**Work required**
Note each line where "empty" appears, and copy it.

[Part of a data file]
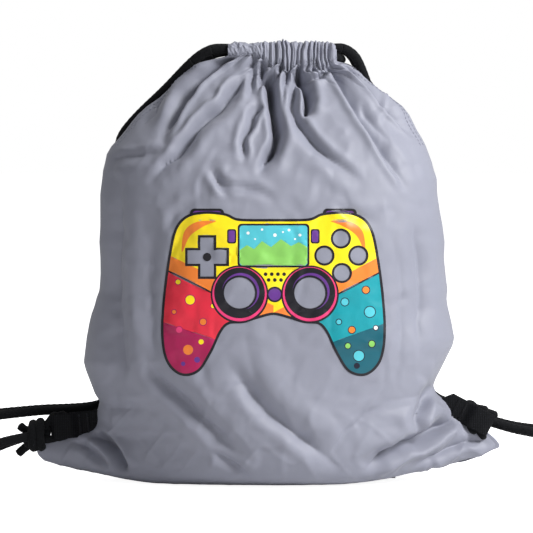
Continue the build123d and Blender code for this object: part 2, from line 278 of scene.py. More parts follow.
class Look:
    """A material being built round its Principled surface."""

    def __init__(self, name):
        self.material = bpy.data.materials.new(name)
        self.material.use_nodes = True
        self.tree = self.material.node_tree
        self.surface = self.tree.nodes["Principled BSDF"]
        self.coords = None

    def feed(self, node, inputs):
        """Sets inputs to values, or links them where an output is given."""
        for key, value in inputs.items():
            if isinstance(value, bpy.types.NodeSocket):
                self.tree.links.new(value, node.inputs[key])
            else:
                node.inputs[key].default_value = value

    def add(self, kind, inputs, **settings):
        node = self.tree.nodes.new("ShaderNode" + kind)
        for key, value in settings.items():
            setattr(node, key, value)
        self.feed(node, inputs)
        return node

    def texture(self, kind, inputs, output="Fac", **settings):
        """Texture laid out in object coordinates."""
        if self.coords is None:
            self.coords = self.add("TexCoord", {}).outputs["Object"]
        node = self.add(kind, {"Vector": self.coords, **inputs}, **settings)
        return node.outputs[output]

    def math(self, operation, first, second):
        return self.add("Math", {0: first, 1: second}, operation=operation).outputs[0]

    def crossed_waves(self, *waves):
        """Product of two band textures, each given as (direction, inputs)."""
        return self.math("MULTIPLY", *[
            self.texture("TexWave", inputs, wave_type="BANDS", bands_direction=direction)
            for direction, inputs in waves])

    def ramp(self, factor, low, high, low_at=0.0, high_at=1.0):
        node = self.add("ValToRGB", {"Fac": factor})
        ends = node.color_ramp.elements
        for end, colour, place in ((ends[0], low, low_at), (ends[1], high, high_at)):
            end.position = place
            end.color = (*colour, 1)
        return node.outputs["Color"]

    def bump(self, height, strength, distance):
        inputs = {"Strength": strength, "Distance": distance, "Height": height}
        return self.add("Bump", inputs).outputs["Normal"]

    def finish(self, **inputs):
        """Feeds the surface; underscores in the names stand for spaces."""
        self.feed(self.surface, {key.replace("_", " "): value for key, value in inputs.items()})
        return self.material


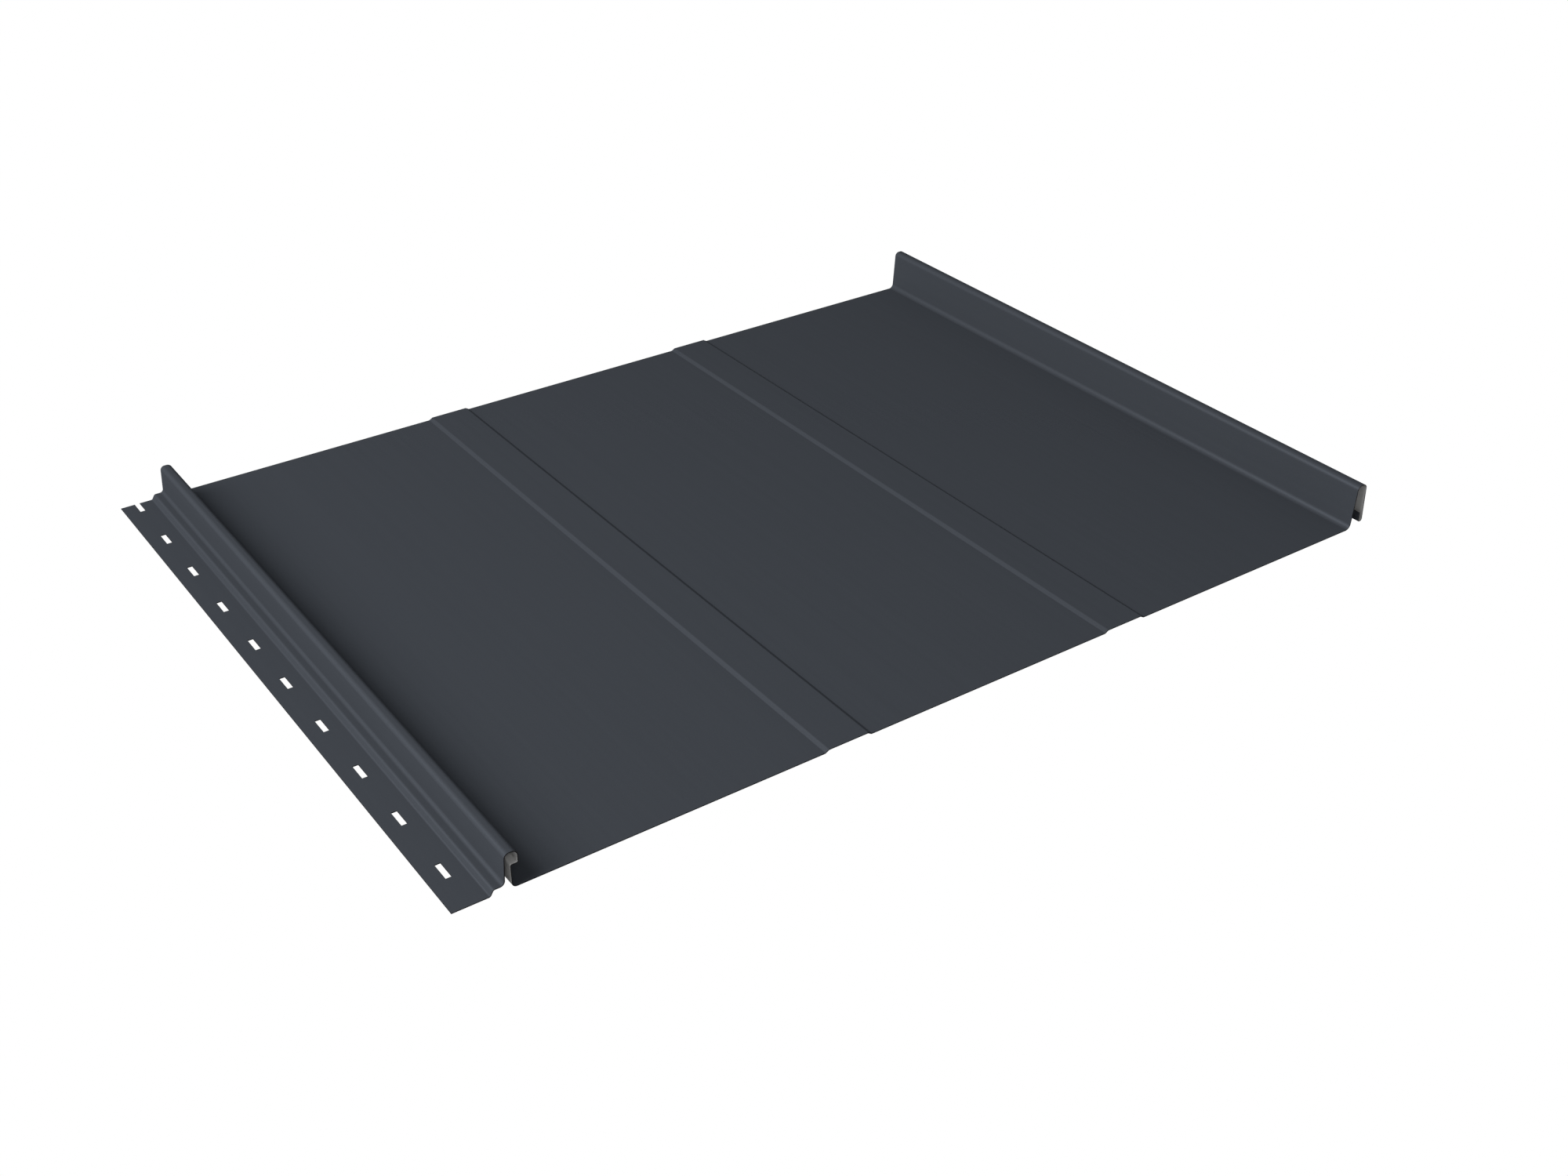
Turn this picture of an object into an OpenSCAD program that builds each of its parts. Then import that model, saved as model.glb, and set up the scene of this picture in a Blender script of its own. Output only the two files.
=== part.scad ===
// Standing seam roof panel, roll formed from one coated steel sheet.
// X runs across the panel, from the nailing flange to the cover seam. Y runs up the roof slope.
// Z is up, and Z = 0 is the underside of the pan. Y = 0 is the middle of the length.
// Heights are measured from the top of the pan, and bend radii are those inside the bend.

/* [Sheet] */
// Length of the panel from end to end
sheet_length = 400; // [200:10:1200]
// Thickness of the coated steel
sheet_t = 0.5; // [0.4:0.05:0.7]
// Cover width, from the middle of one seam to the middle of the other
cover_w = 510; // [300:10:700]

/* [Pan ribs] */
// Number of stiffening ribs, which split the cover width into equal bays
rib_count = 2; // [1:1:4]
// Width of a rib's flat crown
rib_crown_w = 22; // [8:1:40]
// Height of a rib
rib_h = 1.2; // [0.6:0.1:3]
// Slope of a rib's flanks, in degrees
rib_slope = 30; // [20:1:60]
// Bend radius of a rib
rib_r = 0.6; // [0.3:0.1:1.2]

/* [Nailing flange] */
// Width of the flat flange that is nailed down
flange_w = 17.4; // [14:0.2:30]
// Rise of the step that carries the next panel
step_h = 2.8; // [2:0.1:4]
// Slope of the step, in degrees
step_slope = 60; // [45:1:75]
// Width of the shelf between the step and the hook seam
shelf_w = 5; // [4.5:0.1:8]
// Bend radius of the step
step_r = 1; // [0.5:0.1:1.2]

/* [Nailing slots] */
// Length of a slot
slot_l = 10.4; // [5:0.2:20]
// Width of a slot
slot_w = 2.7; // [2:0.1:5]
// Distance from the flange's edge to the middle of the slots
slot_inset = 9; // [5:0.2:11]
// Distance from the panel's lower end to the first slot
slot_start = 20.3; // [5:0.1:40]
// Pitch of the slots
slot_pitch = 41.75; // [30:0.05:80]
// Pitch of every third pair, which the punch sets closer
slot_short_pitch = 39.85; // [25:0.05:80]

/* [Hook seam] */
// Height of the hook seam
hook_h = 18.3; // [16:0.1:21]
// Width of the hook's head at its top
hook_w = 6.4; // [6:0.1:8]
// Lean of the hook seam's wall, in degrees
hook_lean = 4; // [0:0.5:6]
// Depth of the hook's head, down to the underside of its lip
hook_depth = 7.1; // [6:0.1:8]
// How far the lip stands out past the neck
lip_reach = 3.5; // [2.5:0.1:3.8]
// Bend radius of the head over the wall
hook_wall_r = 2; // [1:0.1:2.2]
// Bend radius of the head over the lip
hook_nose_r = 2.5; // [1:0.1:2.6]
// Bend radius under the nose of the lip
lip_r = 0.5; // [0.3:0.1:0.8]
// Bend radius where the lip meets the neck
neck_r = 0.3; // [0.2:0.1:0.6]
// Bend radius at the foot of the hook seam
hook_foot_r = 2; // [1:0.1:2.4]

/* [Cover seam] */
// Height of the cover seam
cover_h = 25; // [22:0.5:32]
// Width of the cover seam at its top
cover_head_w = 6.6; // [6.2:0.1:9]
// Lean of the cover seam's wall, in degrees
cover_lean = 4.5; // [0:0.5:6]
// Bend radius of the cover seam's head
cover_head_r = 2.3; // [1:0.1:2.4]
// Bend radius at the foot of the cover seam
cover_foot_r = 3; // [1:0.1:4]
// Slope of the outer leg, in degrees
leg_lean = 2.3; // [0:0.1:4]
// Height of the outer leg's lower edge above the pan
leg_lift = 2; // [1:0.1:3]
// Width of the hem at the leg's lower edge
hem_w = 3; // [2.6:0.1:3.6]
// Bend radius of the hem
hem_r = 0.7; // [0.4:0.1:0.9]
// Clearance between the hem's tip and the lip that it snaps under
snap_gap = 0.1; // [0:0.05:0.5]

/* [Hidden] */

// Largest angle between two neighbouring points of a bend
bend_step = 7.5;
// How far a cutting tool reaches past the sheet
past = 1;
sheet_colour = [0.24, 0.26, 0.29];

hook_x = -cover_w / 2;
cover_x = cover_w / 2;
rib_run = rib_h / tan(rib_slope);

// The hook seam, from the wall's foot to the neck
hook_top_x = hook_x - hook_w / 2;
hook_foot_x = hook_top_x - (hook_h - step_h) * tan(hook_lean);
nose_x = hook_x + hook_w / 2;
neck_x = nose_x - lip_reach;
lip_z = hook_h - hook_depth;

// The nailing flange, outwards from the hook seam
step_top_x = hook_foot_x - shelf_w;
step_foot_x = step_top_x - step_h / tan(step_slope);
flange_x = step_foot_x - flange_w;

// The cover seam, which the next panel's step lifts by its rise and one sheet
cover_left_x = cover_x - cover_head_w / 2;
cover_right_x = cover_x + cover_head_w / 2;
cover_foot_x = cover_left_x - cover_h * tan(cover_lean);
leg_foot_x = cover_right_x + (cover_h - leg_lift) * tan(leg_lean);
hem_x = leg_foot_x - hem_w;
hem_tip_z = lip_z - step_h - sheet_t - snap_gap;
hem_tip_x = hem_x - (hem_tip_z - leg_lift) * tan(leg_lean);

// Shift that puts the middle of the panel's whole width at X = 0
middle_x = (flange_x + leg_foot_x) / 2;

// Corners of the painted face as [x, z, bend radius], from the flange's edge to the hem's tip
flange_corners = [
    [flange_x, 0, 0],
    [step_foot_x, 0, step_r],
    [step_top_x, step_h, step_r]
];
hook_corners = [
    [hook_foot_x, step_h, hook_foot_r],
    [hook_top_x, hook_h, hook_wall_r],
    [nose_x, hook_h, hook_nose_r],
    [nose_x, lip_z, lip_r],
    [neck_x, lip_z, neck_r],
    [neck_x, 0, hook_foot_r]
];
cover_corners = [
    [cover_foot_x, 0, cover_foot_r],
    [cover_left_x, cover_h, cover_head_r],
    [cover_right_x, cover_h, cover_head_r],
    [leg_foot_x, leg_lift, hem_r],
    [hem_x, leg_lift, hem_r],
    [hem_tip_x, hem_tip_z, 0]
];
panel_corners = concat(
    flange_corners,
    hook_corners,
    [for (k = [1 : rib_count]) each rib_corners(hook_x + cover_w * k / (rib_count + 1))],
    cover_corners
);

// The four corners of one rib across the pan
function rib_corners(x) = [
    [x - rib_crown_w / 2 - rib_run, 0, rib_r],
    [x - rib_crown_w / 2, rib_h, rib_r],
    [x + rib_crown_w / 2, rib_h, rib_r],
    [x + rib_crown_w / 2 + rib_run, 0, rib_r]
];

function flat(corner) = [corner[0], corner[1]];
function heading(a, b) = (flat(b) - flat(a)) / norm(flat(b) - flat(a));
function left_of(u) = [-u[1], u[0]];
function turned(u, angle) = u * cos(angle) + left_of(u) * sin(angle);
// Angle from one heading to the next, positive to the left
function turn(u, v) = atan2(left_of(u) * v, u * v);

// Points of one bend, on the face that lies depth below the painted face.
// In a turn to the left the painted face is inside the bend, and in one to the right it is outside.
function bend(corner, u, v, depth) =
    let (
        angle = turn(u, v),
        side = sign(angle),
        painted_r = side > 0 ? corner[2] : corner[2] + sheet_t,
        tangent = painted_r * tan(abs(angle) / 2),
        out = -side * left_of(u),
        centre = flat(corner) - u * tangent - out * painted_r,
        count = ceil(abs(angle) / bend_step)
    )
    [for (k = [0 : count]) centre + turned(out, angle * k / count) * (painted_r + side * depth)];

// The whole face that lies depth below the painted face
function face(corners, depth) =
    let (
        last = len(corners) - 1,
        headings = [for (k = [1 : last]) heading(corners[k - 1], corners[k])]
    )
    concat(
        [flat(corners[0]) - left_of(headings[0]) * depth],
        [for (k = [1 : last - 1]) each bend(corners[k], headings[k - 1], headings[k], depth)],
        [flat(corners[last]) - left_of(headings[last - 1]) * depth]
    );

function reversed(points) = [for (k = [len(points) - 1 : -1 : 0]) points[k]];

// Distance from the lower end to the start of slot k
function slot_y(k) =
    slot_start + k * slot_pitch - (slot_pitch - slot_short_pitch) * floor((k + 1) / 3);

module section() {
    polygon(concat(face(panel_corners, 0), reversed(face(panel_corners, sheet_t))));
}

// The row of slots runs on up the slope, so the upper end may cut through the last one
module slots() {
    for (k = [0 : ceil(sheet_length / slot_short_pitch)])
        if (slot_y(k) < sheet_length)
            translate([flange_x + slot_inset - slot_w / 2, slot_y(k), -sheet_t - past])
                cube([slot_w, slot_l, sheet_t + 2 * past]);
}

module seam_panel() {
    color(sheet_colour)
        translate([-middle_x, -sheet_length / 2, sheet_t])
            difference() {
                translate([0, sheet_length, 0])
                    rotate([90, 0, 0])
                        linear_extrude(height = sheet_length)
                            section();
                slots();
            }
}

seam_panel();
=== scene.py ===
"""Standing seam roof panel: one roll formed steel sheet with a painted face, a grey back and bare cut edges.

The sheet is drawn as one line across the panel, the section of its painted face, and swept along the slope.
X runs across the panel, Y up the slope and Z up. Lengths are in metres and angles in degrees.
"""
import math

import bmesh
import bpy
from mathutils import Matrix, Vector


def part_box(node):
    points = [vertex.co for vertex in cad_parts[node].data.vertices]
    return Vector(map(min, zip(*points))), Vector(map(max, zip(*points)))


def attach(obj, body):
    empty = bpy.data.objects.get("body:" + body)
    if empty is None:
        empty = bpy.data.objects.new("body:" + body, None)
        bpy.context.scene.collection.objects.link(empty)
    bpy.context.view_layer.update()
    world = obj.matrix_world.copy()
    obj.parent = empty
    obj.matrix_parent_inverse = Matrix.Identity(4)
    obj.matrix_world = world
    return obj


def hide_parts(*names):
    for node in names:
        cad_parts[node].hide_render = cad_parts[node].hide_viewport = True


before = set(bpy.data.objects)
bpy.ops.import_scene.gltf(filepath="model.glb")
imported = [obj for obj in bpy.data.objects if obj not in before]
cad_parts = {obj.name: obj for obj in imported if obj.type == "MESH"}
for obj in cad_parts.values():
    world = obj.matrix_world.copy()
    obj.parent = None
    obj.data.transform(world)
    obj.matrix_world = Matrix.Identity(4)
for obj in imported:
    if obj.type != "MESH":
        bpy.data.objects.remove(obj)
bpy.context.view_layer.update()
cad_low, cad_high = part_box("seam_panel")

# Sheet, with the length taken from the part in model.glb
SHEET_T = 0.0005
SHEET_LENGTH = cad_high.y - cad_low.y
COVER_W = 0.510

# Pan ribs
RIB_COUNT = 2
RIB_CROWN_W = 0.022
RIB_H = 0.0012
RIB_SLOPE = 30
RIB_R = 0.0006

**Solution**
    empty = bpy.data.objects.get("body:" + body)
    if empty is None:
        empty = bpy.data.objects.new("body:" + body, None)
        bpy.context.scene.collection.objects.link(empty)
    obj.parent = empty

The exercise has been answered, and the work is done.